### [GIVEN TASK]
Give back an exact copy of the lines from the start of the material through the line bearing "return bottom, joint_low, joint_high". Include both ends and nothing else.

### [MATERIAL]
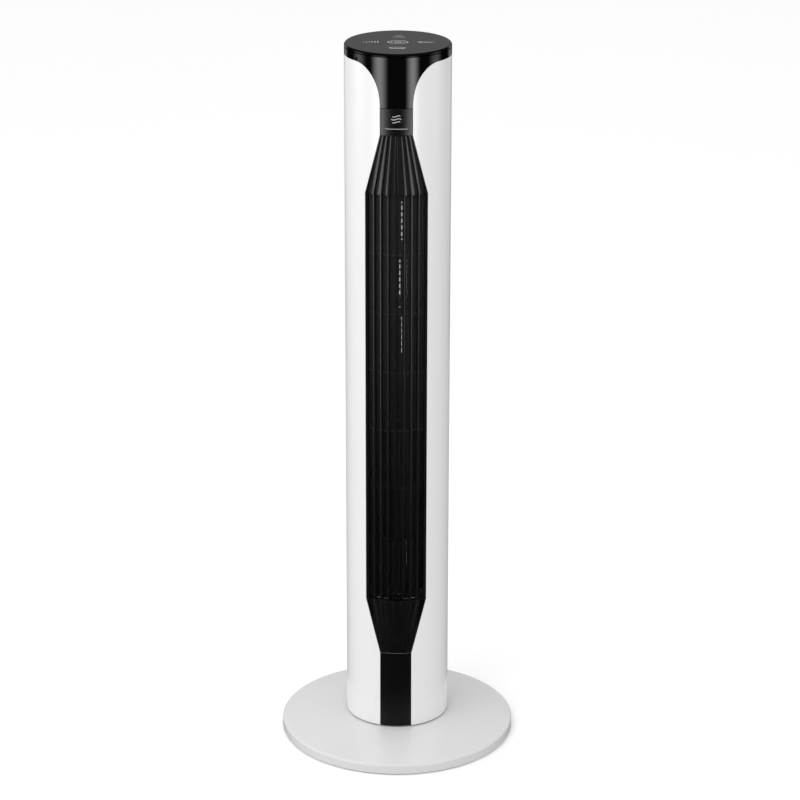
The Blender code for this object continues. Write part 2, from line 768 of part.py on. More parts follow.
def make_fan_motor(column):
    """Two pressed caps with the stator between them; the rotor belongs to the impeller."""
    top = MOTOR_BRACKET_TOP - PLATE - GAP
    joint_high = top - 0.018
    joint_low = joint_high - 0.018
    bottom = joint_low - 0.016
    bore = MOTOR_SHAFT_RADIUS + 0.0005
    thin = 0.002

    def cap_profile(flat, rim):
        inward = math.copysign(thin, rim - flat)
        chamfer = 2 * inward
        return [
            (bore, flat),
            (MOTOR_RADIUS - 0.004, flat),
            (MOTOR_RADIUS, flat + chamfer),
            (MOTOR_RADIUS, rim),
            (MOTOR_RADIUS - thin, rim),
            (MOTOR_RADIUS - thin, flat + chamfer + inward / 2),
            (MOTOR_RADIUS - 0.005, flat + inward),
            (bore, flat + inward),
        ]

    lower = turned_mesh("motor_lower_cap", cap_profile(bottom, joint_low), 24)
    add_object("motor_lower_cap", lower, steel(), column)
    upper = turned_mesh("motor_upper_cap", cap_profile(top, joint_high), 24)
    add_object("motor_upper_cap", upper, steel(), column)
    stator = tube_mesh("motor_stator", 0.0235, MOTOR_RADIUS, joint_low + GAP, joint_high - GAP, 24)
    add_object("motor_stator", stator, steel(), column)
    return bottom, joint_low, joint_high


def make_upper_bearing(column):
    """The flanged bush that the impeller's upper axle turns in."""
    bore = AXLE_RADIUS + GAP
    low = UPPER_BRACKET_BOTTOM - 0.0035
    flange = UPPER_BRACKET_BOTTOM - GAP
    high = UPPER_BRACKET_BOTTOM + 0.0065
    profile = [(bore, low), (0.013, low), (0.013, flange), (0.0099, flange), (0.0099, high), (bore, high)]
    add_object("upper_bearing", turned_mesh("upper_bearing", profile, 20), nylon(), column)


def make_oscillation_motor(column):
    """The small geared motor above the pinion, with its shaft."""
    low = GEAR_TOP + 0.0046
    high = low + 0.018
    radius = 0.0175
    shaft = 0.0025
    tip = GEAR_BOTTOM + 0.0005
    profile = [(0, tip), (shaft, tip), (shaft, low), (radius, low), (radius, high), (0, high)]
    mesh = turned_mesh("oscillation_motor", profile, 24)
    add_object("oscillation_motor", mesh, steel(), column, (0, PINION_DISTANCE, 0))


def make_power_board(column):
    """The mains board, upright below the fan motor, with its two largest parts on it."""
    sheet = box_mesh("power_board", (0.056, BOARD_THICKNESS, 0.052))
    board = add_object("power_board", sheet, circuit(), column, (0, 0.030, 0.098))
    parts = (
        ("capacitor", (0.022, 0.014, 0.018), (0.012, 0.0375, 0.106)),
        ("relay", (0.016, 0.012, 0.014), (-0.014, 0.0365, 0.088)),
    )
    for name, size, place in parts:
        block = add_object(name, box_mesh(name, size), circuit(), column, place)
        combine(board, [block], "UNION")


def make_loom(column):
    """The leads that climb the column beside the air duct."""
    upright = polar(LOOM_ANGLE, LOOM_CIRCLE, 0)
    route = [Vector((-0.024, 0.036, 0.120)), Vector((-0.034, 0.034, 0.134)), Vector((-0.043, 0.029, 0.150))]
    route += [upright + Vector((0, 0, z)) for z in steps(0.168, 0.872, 4)]
    route += [Vector((-0.043, 0.022, 0.886)), Vector((-0.034, 0.014, 0.895)), Vector((-0.026, 0.010, 0.900))]
    curve = bpy.data.curves.new("wiring_loom", "CURVE")
    curve.dimensions = "3D"
    curve.bevel_depth = LOOM_RADIUS
    curve.bevel_resolution = 2
    curve.use_fill_caps = True
    spline = curve.splines.new("POLY")
    spline.points.add(len(route) - 1)
    for point, place in zip(spline.points, route):
        point.co = (*place, 1)
    curve.materials.append(rubber())
    made = bpy.data.objects.new("wiring_loom", curve)
    bpy.context.scene.collection.objects.link(made)
    made.parent = column


# ---- the impeller ----


def make_impeller(impeller):
    """A stack of short bladed wheels, each turned a little from the one below it."""
    pitch = (IMPELLER_TOP - DISC - IMPELLER_BOTTOM) / SEGMENT_COUNT
    blade_angle = math.tau / BLADE_COUNT
    blade_share = BLADE_THICKNESS / BLADE_INNER_RADIUS
    bore = 0.0045
    across = []
    for index in range(BLADE_COUNT):
        across += [index * blade_angle, index * blade_angle + blade_share]

    def solid(angle, radius, z):
        return z < DISC or (radius > BLADE_INNER_RADIUS and angle % blade_angle < blade_share)

    def place(angle, radius, z):
        reach = max(radius - BLADE_INNER_RADIUS, 0) / (IMPELLER_RADIUS - BLADE_INNER_RADIUS)
        return polar(angle + reach * BLADE_LEAN, radius, z)

    mesh = lattice_mesh(
        "impeller_segment",
        across,
        [bore, BLADE_INNER_RADIUS, IMPELLER_RADIUS],
        [0, DISC, pitch - GAP],
        solid,
        place,
        ring=True,
    )
    for index in range(SEGMENT_COUNT):
        place_up = (0, 0, IMPELLER_BOTTOM + index * pitch)
        turn = (0, 0, index * blade_angle / 3)
        add_object(f"impeller_segment_{index + 1}", mesh, black_satin(), impeller, place_up, turn)
    top = IMPELLER_TOP
    axle_top = UPPER_BRACKET_BOTTOM + 0.008
    profile = [(0, top - DISC), (IMPELLER_RADIUS, top - DISC), (IMPELLER_RADIUS, top)]
    profile += [(AXLE_RADIUS, top), (AXLE_RADIUS, axle_top), (0, axle_top)]
    add_object("impeller_cap", turned_mesh("impeller_cap", profile, 24), black_satin(), impeller)


def make_rotor(impeller, motor):
    """The motor's rotor on its shaft, and the hub that carries the lowest wheel."""
    bottom, joint_low, joint_high = motor
    shaft = MOTOR_SHAFT_RADIUS
    core = 0.023
    core_low = joint_low + 0.001
    core_high = joint_high - 0.001
    top = IMPELLER_BOTTOM - GAP
    profile = [(0, bottom - 0.004), (shaft, bottom - 0.004), (shaft, core_low), (core, core_low)]
    profile += [(core, core_high), (shaft, core_high), (shaft, top - 0.001), (0, top - 0.001)]
    add_object("motor_rotor", turned_mesh("motor_rotor", profile, 20), steel(), impeller)
    bore = shaft + GAP
    low = MOTOR_BRACKET_TOP - PLATE + 0.0006
    flange = top - 0.004
    profile = [(bore, low), (0.0125, low), (0.0125, flange), (0.020, flange), (0.020, top), (bore, top)]
    add_object("impeller_hub", turned_mesh("impeller_hub", profile, 20), nylon(), impeller)


def make_pinion(pinion):
    mesh = gear_mesh("drive_pinion", PINION_TEETH, 0.0028)
    add_object("drive_pinion", mesh, nylon(), pinion)


def make_fan():
    clear_scene()
    base = add_empty("base_origin")
    column = add_empty("column_axis", parent=base)
    impeller = add_empty("impeller_axis", parent=column)
    pinion = add_empty("pinion_axis", (0, PINION_DISTANCE, 0), column)

    make_base_cover(base)
    make_cord_gland(base)
    weight_top = make_base_inside(base)
    make_feet(base)
    make_post(base, weight_top)
    make_fixed_gear(base)

    make_front_shell(column)
    rear_shell = make_rear_shell(column)
    make_rear_grille(column)
    make_front_grille(column)
    make_inlay("lower_strip", COLUMN_BOTTOM, STRIP_TOP - GAP / 2, black_gloss(), column)
    make_inlay("badge_plate", BADGE_BOTTOM + GAP / 2, BADGE_TOP - GAP / 2, black_satin(), column)
    make_head(column)
    make_control_top(column)
    floor = make_column_floor(column)
    upper = make_brackets(column)
    make_shell_screws(column, rear_shell, floor, upper)
    make_duct(column)
    motor = make_fan_motor(column)
    make_upper_bearing(column)
    make_oscillation_motor(column)
    make_power_board(column)
    make_loom(column)

    make_impeller(impeller)
    make_rotor(impeller, motor)
    make_pinion(pinion)


make_fan()
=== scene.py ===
"""Looks of the tower fan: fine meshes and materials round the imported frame, a floor, soft light, a camera."""

import math

import bmesh
import bpy
from mathutils import Euler, Matrix, Vector


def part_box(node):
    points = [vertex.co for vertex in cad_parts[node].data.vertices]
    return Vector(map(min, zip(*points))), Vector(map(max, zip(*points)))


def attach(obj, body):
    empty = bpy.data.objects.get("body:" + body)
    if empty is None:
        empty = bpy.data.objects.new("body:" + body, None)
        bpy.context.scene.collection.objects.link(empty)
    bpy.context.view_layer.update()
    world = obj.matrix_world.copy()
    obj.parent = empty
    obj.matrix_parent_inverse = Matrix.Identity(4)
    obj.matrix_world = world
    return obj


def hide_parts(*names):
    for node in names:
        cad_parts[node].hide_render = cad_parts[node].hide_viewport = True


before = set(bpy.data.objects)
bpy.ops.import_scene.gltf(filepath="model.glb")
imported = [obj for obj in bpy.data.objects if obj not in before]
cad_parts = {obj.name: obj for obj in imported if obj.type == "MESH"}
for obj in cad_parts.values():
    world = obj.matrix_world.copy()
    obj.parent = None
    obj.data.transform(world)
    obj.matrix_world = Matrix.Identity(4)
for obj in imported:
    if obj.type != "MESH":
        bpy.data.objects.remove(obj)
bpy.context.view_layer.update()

# ---- sizes, in metres, from the frame where it gives them ----

GAP = 0.0003
WALL = 0.0025
PANEL_LOW, PANEL_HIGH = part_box("control_panel")
STRIP_LOW, STRIP_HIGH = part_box("lower_strip")
GRILLE_LOW, GRILLE_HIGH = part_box("front_grille")
BADGE_LOW, BADGE_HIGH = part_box("badge_plate")
HEAD_LOW, HEAD_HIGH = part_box("head_housing")
INTAKE_LOW, INTAKE_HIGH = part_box("rear_grille")
COVER_LOW, COVER_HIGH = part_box("base_cover")
SHELL_LOW, SHELL_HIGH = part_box("front_shell")

COLUMN_RADIUS = PANEL_HIGH.x
NECK_HALF_WIDTH = STRIP_HIGH.x
GRILLE_HALF_WIDTH = GRILLE_HIGH.x
COLUMN_BOTTOM = SHELL_LOW.z
STRIP_TOP = (STRIP_HIGH.z + GRILLE_LOW.z) / 2
BADGE_BOTTOM = (GRILLE_HIGH.z + BADGE_LOW.z) / 2
BADGE_TOP = (BADGE_HIGH.z + HEAD_LOW.z) / 2
SHELL_TOP = SHELL_HIGH.z + GAP
LOWER_TAPER_TOP = 0.2025
UPPER_TAPER_BOTTOM = 0.7397
FLARE_BOTTOM = 0.850
FLARE_END_ANGLE = math.radians(50)
FLARE_POWER = 2.1

WEB_THICKNESS = 0.00095
STRIP_SEAM = 0.0005
DECK_HOLE = 0.045
FINE_EDGE = 0.00025
SOFT_EDGE = 0.00035
SHARP_ANGLE = 35
SOFT_ANGLE = 50

# The grille: its ribs, and the bars and grooves of its tapers. A groove gets deeper from the neck to the
# open grille, between the two depths given. A face is matte where all of it lies below the first of the
# matte depths or some of it lies below the second.
GRILLE_BACK = 0.0615
FRAME_SHARE = 0.030
RIB_COUNT = 7
RIB_PITCH = math.radians(8.5)
RIB_HALF_WIDTH = 0.0008
RIB_CROWN = 0.0046
RIB_TIP_DEPTH = 0.0002
RIB_ROOT = GRILLE_BACK - 0.0020
RIB_ROOT_FLARE = 0.00015
RIB_OVERLAP = 0.001
BAR_SHARE = 0.58
BAR_SPREAD = 1.08
BAR_EDGE = 0.00035
LOWER_GROOVE = (0.00012, 0.00055)
UPPER_GROOVE = (0.0018, 0.0036)
MATTE_DEPTHS = (0.0007, 0.0040)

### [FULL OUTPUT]
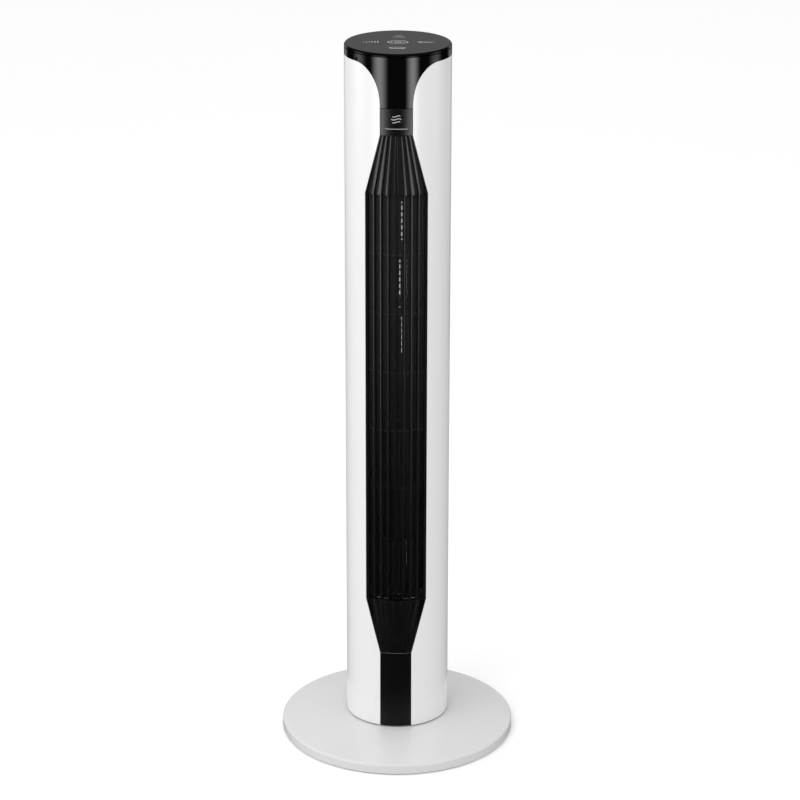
The Blender code for this object continues. Write part 2, from line 768 of part.py on. More parts follow.
def make_fan_motor(column):
    """Two pressed caps with the stator between them; the rotor belongs to the impeller."""
    top = MOTOR_BRACKET_TOP - PLATE - GAP
    joint_high = top - 0.018
    joint_low = joint_high - 0.018
    bottom = joint_low - 0.016
    bore = MOTOR_SHAFT_RADIUS + 0.0005
    thin = 0.002

    def cap_profile(flat, rim):
        inward = math.copysign(thin, rim - flat)
        chamfer = 2 * inward
        return [
            (bore, flat),
            (MOTOR_RADIUS - 0.004, flat),
            (MOTOR_RADIUS, flat + chamfer),
            (MOTOR_RADIUS, rim),
            (MOTOR_RADIUS - thin, rim),
            (MOTOR_RADIUS - thin, flat + chamfer + inward / 2),
            (MOTOR_RADIUS - 0.005, flat + inward),
            (bore, flat + inward),
        ]

    lower = turned_mesh("motor_lower_cap", cap_profile(bottom, joint_low), 24)
    add_object("motor_lower_cap", lower, steel(), column)
    upper = turned_mesh("motor_upper_cap", cap_profile(top, joint_high), 24)
    add_object("motor_upper_cap", upper, steel(), column)
    stator = tube_mesh("motor_stator", 0.0235, MOTOR_RADIUS, joint_low + GAP, joint_high - GAP, 24)
    add_object("motor_stator", stator, steel(), column)
    return bottom, joint_low, joint_high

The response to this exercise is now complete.